The Concept

Patients who undergo In Vitro Fertilization (IVF) may produce several eggs (oocytes) which, if fertilization takes place, will be developed into embryos. Very often and for very different reasons, one patient may need to freeze (cryopreserve) their oocytes or embryos. In the traditional cryopreservation methods (slow freezing), the formation of intracellular ice crystals can damage the structure of the cells decreasing their viability.


Vitrification is an advanced cryopreservation technique for oocytes and embryos that based on the nature of the cryo-protectants used and an extremely fast cooling rate is able to generate a glass-like state preventing the formation of ice crystals during the process. Once stored in liquid nitrogen (-196 degrees Celsius) the cellular activity is essentially brought to a halt, allowing the oocytes/embryos to remain viable indefinitely.

When patients decide to attempt pregnancy with their cryopreserved oocytes/embryos, a reverse process of thawing will be performed whereby the cryo-protectant will be replaced by water rehydrating again the cells.


Oocyte vitrification is recommended for:

– Patients who have a poor ovarian response in order to accumulate oocytes before undergoing the IVF cycle.
– Women who for one reason or another wish to postpone motherhood.
– Oncology patients and others who are going to be given gonadotoxic treatments.
– Women with an imminent ovarian surgery, for example in the case of endometriosis.

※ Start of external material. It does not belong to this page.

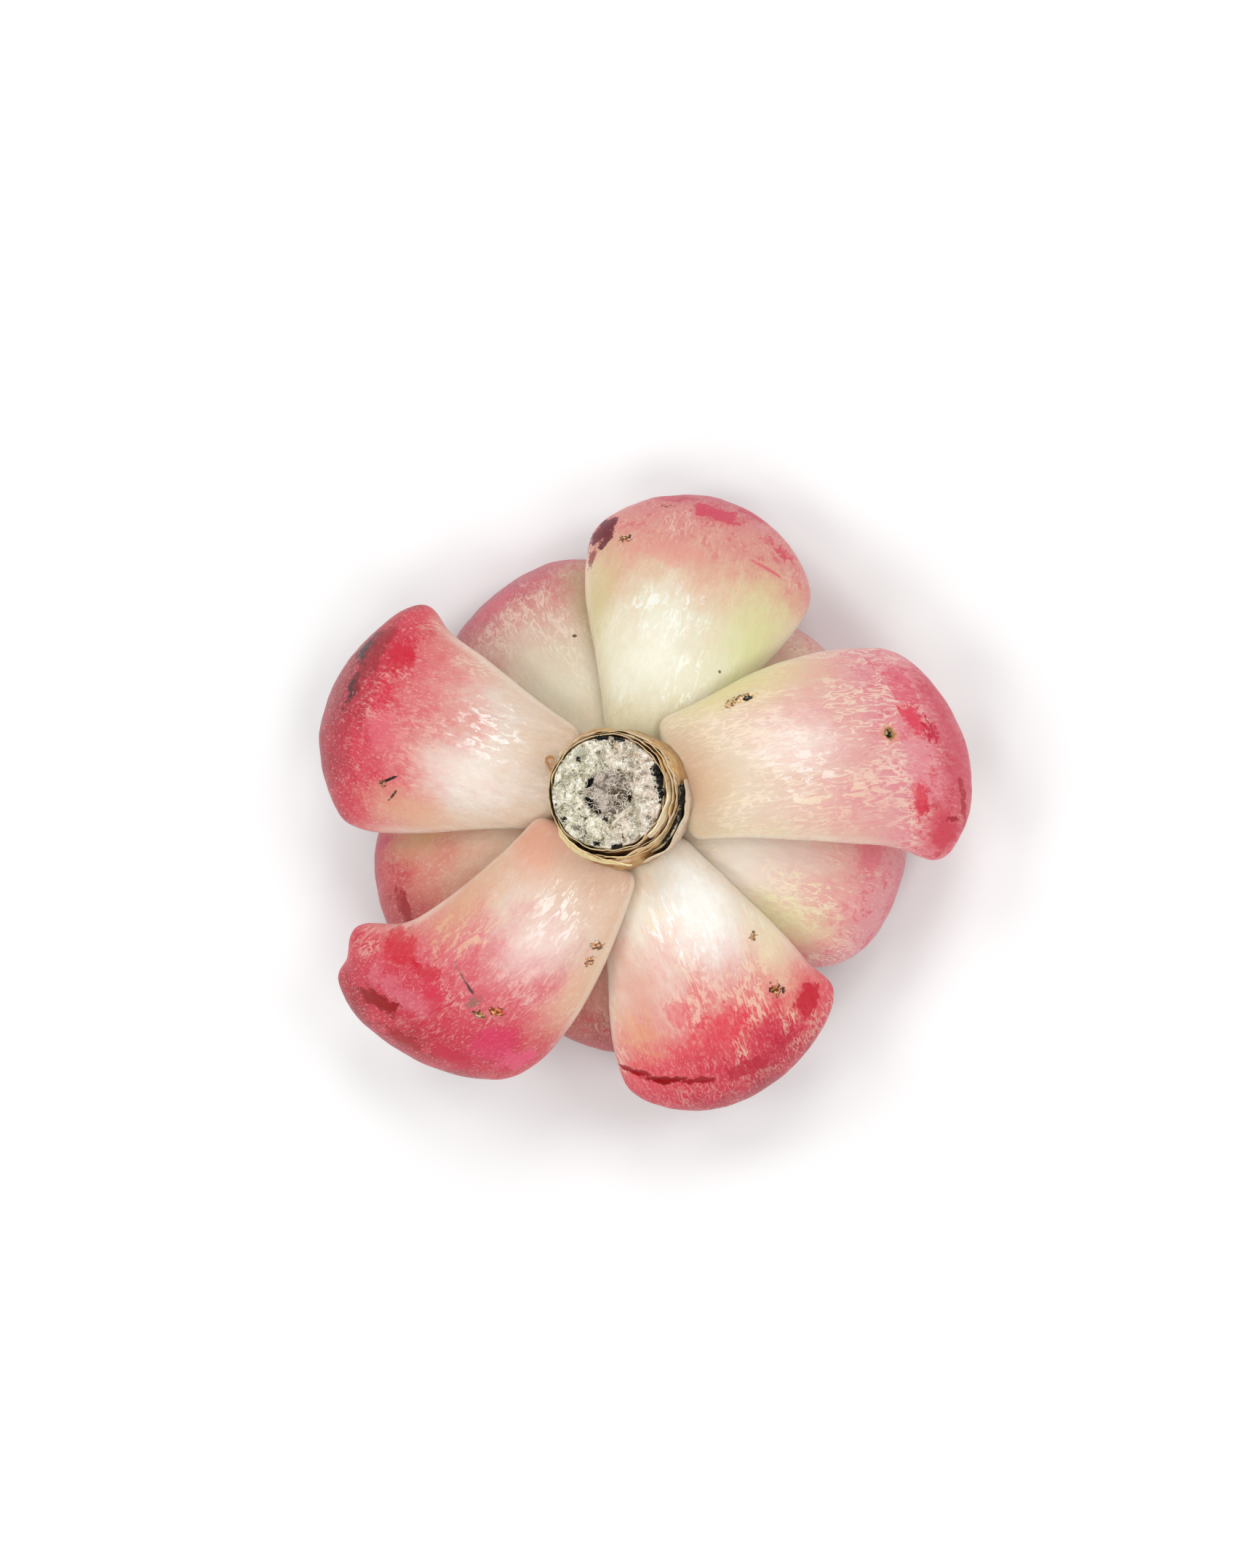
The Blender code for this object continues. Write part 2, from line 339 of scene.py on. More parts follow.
def leaf_skin(name, leaf):
    """Living succulent leaf: water-filled flesh under a waxy skin.

    Light goes most of a millimetre into the flesh, so the pale foot glows a little. The wax is
    thickest near the stem and gives broken white glints there; near-white flecks and patches on
    the foot add painted glints and painted highlights to them. The ripe tip is satin. Pigment lies
    in ragged blotches, and pale flecks about 0.2 mm wide run along the leaf. Real skin cells are
    0.05 mm wide, too fine to show, so they are drawn 0.16 mm wide.
    """
    material, tree = new_material(name)
    grown = add_node(tree, "Attribute", attribute_name="grown").outputs["Vector"]
    share = add_node(tree, "Attribute", attribute_name="share").outputs["Vector"]
    share = add_node(tree, "SeparateXYZ", share)
    along = share.outputs["Z"]
    shift = (leaf.number * 3.1, 0, leaf.number * 1.7)

    drift = pattern(tree, grown, (4.5, 4.5, 6.5), 7.0, 0.66, shift)
    streak = pattern(tree, grown, (0.35, 2.0, 1.6), 4.0, 0.6, shift, 0.4)
    fine = pattern(tree, grown, (0.16, 0.5, 0.4), 3.0, 0.6, shift, 0.5)
    ragged = pattern(tree, grown, (1.3, 1.3, 1.6), 8.0, 0.76, shift)
    grit = pattern(tree, grown, (0.25, 0.25, 0.25), 3.0, 0.6, shift)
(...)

Embryo vitrification is recommended for:

– Patients where it is preferable to carry out the embryo transfer in a subsequent and different cycle from the one in which follicle stimulation takes place.

  • Inappropriate hormonal profile
  • Risk of Ovarian Hyper Stimulation Syndrome (OHSS)
  • Presence of polyps, hydrosalpinx or hydrometra
  • The absence of spermatozoa in the day of the oocyte retrieval.

– Patients having surplus good quality embryos besides the embryos selected for embryo transfer. Those embryos can be vitrified in order to have extra chances, if required, of having a baby in subsequent embryo transfers without the need to undergo a new stimulation cycle.